GOAL OF THE EXERCISE: List, from the lines below, each one with "axes" in it.

ROWS:
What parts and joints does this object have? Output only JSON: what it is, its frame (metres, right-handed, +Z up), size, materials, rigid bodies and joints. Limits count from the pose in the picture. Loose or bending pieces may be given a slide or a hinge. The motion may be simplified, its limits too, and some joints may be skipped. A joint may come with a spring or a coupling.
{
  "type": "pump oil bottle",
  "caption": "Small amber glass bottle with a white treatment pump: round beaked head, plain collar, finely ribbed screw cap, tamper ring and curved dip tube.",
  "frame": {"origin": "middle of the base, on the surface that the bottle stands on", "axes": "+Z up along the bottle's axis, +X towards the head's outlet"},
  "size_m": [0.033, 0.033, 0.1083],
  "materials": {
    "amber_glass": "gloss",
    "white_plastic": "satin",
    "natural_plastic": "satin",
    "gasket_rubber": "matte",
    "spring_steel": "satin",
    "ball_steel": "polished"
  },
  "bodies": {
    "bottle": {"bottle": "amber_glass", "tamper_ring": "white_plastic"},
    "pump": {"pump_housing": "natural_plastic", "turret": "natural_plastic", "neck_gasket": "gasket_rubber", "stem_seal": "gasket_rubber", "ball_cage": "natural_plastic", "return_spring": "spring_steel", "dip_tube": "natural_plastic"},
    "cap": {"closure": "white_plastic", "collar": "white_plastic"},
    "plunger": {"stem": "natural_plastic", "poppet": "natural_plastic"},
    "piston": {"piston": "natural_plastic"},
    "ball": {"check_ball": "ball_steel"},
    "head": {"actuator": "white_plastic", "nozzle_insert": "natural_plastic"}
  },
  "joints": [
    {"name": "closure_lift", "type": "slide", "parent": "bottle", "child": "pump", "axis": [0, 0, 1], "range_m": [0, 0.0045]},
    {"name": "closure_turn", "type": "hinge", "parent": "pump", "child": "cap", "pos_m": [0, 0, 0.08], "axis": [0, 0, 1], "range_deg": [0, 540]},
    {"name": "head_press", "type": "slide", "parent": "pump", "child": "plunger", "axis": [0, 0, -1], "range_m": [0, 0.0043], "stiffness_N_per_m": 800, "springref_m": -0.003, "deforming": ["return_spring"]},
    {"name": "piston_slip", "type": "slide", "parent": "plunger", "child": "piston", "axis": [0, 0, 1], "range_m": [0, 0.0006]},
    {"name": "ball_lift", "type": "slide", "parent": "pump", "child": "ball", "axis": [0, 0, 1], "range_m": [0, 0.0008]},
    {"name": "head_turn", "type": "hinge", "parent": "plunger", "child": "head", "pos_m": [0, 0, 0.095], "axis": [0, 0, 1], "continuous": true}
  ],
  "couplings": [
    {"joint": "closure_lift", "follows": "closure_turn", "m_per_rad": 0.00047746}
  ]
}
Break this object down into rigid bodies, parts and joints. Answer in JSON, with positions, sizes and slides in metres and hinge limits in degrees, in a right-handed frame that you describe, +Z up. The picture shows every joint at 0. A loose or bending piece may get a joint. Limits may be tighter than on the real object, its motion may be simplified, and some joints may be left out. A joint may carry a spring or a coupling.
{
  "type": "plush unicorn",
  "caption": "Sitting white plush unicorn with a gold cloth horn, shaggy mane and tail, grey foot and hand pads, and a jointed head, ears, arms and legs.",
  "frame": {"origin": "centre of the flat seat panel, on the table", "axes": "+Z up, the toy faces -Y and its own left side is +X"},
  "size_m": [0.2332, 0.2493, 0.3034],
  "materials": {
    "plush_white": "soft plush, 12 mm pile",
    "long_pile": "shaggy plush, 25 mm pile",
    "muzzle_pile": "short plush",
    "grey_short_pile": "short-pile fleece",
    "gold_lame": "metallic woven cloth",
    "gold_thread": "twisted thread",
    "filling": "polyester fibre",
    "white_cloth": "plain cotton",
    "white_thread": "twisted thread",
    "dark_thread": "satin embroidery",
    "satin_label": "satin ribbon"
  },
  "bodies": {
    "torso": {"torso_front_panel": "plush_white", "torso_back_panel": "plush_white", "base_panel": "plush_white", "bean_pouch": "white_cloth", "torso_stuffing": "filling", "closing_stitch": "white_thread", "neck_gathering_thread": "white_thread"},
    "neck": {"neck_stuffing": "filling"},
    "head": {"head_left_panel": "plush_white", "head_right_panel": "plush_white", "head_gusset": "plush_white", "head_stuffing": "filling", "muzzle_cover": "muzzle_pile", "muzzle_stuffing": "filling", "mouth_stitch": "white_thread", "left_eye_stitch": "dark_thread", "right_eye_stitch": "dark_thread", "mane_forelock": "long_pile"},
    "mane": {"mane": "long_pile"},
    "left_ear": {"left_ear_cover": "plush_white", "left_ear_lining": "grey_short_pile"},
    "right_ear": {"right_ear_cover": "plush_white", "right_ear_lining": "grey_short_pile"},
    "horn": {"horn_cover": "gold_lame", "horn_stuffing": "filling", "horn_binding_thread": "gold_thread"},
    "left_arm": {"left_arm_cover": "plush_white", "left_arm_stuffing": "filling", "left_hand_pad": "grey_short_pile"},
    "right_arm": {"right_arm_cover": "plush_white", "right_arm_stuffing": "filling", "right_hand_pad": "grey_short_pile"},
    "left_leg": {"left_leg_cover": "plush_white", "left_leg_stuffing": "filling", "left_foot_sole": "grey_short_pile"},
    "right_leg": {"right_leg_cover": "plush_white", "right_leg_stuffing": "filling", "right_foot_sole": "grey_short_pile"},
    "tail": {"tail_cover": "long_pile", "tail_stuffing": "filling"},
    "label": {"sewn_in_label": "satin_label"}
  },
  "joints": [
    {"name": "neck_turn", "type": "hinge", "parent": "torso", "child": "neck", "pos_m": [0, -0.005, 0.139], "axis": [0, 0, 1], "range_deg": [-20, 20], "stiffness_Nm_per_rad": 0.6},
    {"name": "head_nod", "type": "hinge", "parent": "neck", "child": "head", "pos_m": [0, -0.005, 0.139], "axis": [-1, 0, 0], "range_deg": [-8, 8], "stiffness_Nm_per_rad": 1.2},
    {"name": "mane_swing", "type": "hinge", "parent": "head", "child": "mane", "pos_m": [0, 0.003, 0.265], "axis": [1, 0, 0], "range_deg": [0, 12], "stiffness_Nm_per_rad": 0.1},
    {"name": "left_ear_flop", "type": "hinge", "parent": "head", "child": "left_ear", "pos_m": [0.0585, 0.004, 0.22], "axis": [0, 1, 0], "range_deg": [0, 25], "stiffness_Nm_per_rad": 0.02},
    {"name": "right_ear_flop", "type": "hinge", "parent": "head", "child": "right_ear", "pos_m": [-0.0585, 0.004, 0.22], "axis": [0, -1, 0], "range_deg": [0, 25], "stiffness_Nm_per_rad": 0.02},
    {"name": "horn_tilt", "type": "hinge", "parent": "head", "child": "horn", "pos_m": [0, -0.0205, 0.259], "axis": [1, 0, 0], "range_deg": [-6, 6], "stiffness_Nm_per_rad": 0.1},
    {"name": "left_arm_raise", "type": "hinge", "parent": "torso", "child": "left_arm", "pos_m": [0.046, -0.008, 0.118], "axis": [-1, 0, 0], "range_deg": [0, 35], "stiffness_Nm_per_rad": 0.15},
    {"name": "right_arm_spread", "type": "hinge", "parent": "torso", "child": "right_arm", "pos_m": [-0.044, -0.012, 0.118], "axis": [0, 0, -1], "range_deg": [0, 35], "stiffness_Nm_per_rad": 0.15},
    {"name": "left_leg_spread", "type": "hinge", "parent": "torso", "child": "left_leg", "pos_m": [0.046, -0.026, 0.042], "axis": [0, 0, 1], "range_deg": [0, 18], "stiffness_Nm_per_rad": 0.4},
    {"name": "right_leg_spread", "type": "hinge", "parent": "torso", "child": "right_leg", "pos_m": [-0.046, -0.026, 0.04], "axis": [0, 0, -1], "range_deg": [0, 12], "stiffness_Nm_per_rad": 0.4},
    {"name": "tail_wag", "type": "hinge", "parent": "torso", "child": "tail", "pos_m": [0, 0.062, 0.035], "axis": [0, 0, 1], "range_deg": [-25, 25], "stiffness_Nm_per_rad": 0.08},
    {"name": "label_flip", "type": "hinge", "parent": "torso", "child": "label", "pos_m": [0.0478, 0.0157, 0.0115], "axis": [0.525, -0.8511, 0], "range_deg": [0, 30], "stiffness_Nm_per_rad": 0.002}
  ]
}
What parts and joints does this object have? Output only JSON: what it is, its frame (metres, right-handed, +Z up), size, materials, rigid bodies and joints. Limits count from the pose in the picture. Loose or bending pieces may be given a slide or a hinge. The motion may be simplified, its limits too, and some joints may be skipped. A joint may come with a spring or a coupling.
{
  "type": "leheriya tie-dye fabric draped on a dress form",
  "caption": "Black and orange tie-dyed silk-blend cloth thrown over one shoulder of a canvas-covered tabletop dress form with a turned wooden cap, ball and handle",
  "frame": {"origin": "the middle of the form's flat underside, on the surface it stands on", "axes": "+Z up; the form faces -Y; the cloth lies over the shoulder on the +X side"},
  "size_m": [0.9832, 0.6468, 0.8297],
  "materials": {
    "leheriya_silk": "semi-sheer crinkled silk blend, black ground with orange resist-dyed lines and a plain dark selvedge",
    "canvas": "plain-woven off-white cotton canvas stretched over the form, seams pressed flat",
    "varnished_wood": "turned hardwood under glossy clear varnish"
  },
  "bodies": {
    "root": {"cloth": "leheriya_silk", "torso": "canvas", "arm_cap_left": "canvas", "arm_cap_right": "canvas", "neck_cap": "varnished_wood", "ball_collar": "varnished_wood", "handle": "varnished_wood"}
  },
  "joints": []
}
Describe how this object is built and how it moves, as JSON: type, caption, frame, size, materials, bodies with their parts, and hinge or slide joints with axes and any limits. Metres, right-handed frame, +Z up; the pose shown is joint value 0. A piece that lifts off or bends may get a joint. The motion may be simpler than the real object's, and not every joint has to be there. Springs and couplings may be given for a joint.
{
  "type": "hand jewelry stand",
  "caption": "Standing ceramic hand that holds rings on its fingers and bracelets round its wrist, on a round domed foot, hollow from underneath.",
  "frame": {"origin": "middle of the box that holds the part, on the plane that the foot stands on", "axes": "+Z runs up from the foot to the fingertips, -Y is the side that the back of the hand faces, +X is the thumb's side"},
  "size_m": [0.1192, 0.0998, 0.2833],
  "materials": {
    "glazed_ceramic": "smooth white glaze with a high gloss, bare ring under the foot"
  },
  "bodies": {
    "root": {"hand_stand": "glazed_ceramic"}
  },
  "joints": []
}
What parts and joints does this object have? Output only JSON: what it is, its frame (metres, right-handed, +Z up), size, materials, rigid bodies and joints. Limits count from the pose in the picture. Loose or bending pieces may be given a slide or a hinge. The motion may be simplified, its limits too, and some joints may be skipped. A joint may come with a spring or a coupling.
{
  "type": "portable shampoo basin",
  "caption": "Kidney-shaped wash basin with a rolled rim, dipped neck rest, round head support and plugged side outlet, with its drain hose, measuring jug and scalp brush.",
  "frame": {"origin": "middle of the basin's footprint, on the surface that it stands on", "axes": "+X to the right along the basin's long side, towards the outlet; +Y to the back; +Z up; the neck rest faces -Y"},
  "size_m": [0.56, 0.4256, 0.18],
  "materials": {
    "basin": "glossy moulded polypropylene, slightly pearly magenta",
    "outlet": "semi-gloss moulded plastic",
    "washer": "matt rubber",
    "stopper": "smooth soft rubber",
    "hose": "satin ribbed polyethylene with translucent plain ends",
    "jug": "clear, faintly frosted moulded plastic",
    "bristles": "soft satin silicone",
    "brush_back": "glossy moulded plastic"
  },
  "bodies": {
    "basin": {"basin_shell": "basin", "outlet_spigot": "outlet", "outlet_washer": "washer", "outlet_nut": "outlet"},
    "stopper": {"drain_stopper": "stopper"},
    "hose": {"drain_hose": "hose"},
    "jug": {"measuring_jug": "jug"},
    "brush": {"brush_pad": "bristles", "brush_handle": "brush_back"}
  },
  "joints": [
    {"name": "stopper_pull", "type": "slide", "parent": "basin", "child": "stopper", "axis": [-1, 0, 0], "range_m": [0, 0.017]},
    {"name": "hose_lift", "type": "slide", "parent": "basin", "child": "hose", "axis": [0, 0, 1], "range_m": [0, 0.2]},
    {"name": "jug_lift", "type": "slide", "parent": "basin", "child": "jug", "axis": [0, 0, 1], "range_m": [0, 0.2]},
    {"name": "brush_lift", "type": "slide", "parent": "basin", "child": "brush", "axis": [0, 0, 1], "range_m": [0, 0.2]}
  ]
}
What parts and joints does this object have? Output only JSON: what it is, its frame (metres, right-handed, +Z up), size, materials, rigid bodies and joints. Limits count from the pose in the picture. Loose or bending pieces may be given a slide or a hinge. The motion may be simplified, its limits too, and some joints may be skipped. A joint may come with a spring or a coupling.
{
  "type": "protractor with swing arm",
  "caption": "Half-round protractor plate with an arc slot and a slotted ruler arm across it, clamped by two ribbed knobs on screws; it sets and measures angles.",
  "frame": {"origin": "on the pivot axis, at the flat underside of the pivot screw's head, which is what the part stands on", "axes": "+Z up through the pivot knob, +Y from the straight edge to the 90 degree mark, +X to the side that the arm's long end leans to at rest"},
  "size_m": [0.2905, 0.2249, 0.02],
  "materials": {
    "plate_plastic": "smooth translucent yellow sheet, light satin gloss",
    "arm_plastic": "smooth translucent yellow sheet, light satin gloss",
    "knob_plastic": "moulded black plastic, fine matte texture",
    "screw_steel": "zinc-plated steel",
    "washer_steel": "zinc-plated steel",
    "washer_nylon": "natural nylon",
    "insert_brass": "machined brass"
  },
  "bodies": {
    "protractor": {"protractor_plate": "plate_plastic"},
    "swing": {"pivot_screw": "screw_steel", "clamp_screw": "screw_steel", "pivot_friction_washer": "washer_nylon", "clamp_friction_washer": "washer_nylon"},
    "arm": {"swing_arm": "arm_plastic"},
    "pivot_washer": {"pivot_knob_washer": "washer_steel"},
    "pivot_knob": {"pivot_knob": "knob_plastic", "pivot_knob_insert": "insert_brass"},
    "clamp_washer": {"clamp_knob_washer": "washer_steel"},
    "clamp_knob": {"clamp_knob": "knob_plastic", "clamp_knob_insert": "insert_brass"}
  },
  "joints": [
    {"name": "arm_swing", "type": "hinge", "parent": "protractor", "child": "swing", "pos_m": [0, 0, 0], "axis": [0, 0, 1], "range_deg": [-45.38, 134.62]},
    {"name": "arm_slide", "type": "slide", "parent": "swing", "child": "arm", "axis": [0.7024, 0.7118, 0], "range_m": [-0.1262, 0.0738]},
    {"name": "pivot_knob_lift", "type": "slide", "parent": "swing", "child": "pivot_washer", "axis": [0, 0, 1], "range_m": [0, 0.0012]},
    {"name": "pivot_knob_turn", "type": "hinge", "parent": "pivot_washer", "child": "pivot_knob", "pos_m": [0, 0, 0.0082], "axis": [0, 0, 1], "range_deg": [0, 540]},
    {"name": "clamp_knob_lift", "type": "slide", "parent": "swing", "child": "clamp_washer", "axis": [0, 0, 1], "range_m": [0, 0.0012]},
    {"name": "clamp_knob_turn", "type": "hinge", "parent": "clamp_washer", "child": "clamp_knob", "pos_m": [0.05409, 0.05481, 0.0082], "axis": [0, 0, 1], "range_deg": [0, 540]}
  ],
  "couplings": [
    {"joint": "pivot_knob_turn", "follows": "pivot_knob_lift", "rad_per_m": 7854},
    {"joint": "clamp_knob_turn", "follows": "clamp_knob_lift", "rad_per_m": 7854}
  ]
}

TASK RESULT:
  "frame": {"origin": "middle of the base, on the surface that the bottle stands on", "axes": "+Z up along the bottle's axis, +X towards the head's outlet"},
  "frame": {"origin": "centre of the flat seat panel, on the table", "axes": "+Z up, the toy faces -Y and its own left side is +X"},
  "frame": {"origin": "the middle of the form's flat underside, on the surface it stands on", "axes": "+Z up; the form faces -Y; the cloth lies over the shoulder on the +X side"},
Describe how this object is built and how it moves, as JSON: type, caption, frame, size, materials, bodies with their parts, and hinge or slide joints with axes and any limits. Metres, right-handed frame, +Z up; the pose shown is joint value 0. A piece that lifts off or bends may get a joint. The motion may be simpler than the real object's, and not every joint has to be there. Springs and couplings may be given for a joint.
  "frame": {"origin": "middle of the box that holds the part, on the plane that the foot stands on", "axes": "+Z runs up from the foot to the fingertips, -Y is the side that the back of the hand faces, +X is the thumb's side"},
  "frame": {"origin": "middle of the basin's footprint, on the surface that it stands on", "axes": "+X to the right along the basin's long side, towards the outlet; +Y to the back; +Z up; the neck rest faces -Y"},
  "frame": {"origin": "on the pivot axis, at the flat underside of the pivot screw's head, which is what the part stands on", "axes": "+Z up through the pivot knob, +Y from the straight edge to the 90 degree mark, +X to the side that the arm's long end leans to at rest"},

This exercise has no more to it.